In the far-flung Reuters diaspora, a staunch sense of goodwill towards the company exists among those who have moved on or who have retired
There may be a deeper underlying reason influencing the sharp increase in traffic. The Reuter Society, established 20 years ago as a social club for former employees, recently ventured into the virtual world by establishing a presence on the online social network Facebook and its business equivalent LinkedIn. The response, largely from people who are unable to attend the Society’s quarterly meetings in London but who wish to re-connect with former colleagues, was swift and enthusiastic. Other interest groups associated with Reuters and Thomson Reuters exist on those two networks, some of them counting membership in the thousands.
The community of Reuters people past and present is large and, by the very nature of the company’s business and the international career opportunities it offers, diverse and widespread. Many of those who have left the service of the Baron have retained more than a passing interest in the fortunes of their former employer and passionate loyalty to the corporate ethos that made it such a fascinating and professionally rewarding place at which to build careers. Some of the messages on this website’s Mail page, as well as online comments elsewhere, are testimony to the importance of Reuters’ principles as a standard by which to conduct business. In the far-flung Reuters diaspora, a staunch sense of goodwill towards the company exists among those who have moved on or who have retired.
Thomson Reuters has its own online network of former staff.
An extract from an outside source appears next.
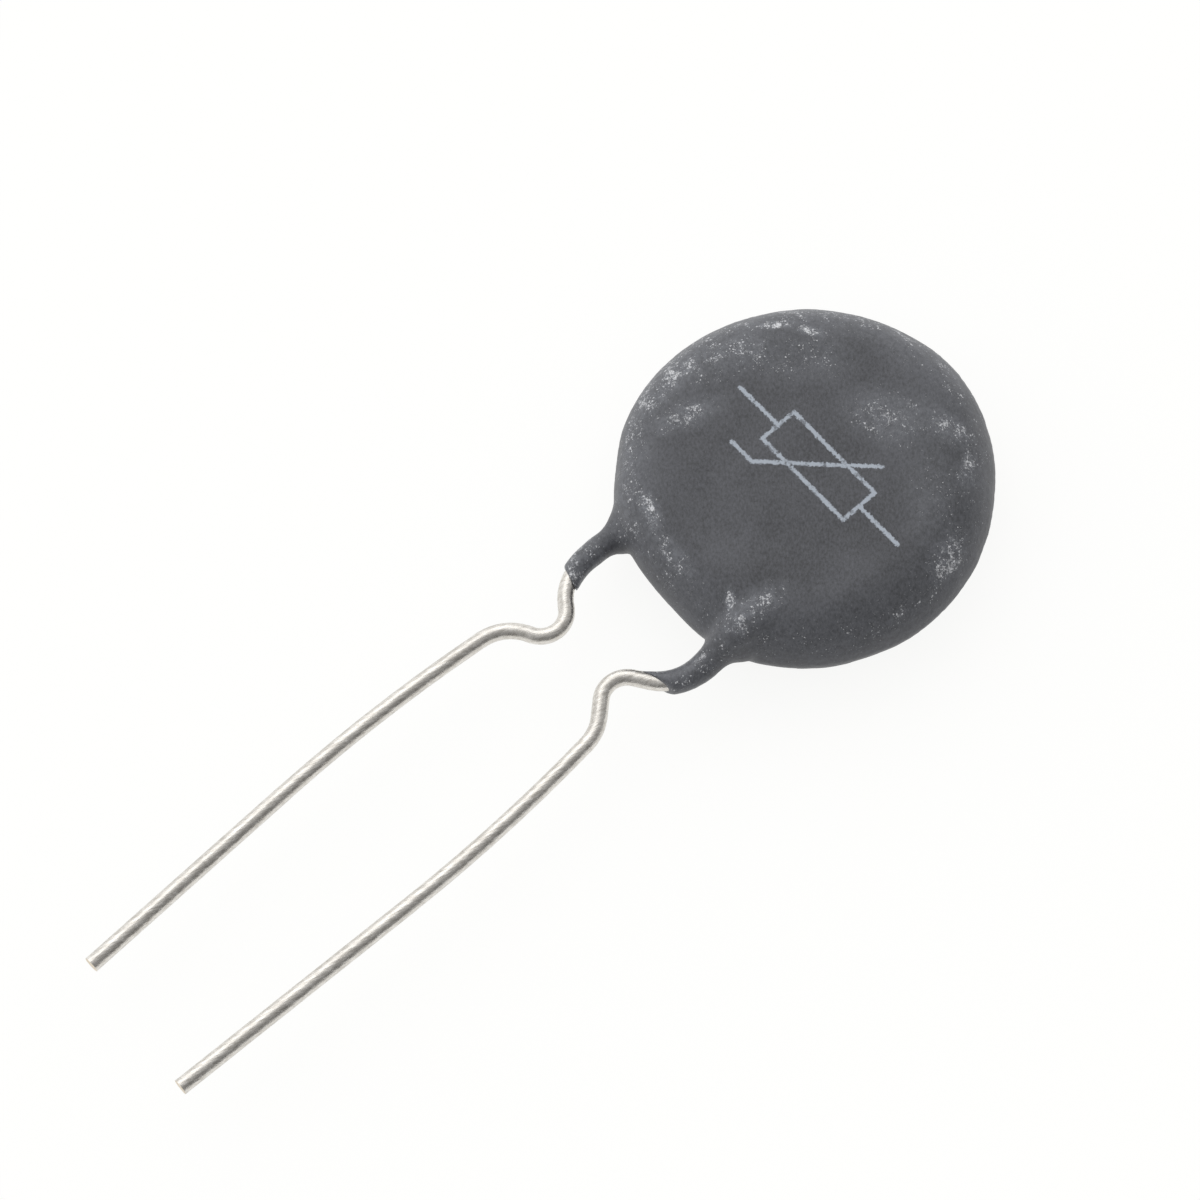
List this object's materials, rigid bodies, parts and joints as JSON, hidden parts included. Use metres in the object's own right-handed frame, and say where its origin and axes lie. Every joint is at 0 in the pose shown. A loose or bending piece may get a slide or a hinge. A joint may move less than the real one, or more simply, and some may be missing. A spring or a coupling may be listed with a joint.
{
  "type": "ntc disc thermistor",
  "caption": "Radial-leaded disc thermistor: a dipped ceramic disc with two tinned wire leads, each with a stand-off kink below its coated leg.",
  "frame": {"origin": "centre of the coated disc, on the surface that its back face rests on", "axes": "+Z out of the front face, -Y along the leads towards their tips, +X to the right with the leads pointing down"},
  "size_m": [0.017, 0.0472, 0.005],
  "materials": {
    "coating": "matte dipped resin, lightly scuffed",
    "ceramic": "sintered, matte",
    "silver": "fired silver, satin",
    "solder": "bright solder",
    "tinned_wire": "tinned copper-clad wire, slightly dull"
  },
  "bodies": {
    "root": {"coating": "coating", "ceramic_disc": "ceramic", "front_electrode": "silver", "back_electrode": "silver", "front_solder": "solder", "back_solder": "solder", "front_lead": "tinned_wire", "back_lead": "tinned_wire"}
  },
  "joints": []
}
Alas, it has not been nurtured in a way that ensures its relevance. When it was launched in 2006 as Reuters Alumni Network, the promise was of formal events and informal networking to bring together all former staff as ambassadors and custodians of the company’s history. A sensible step, given that many of those who leave Reuters go on to become decision-makers in positions of influence with the company’s customers. The effort was not sustained, however, and the online network has become more or less moribund, its membership largely indifferent and inactive. The conclusion that the company, through neglect, has missed a trick is difficult to avoid.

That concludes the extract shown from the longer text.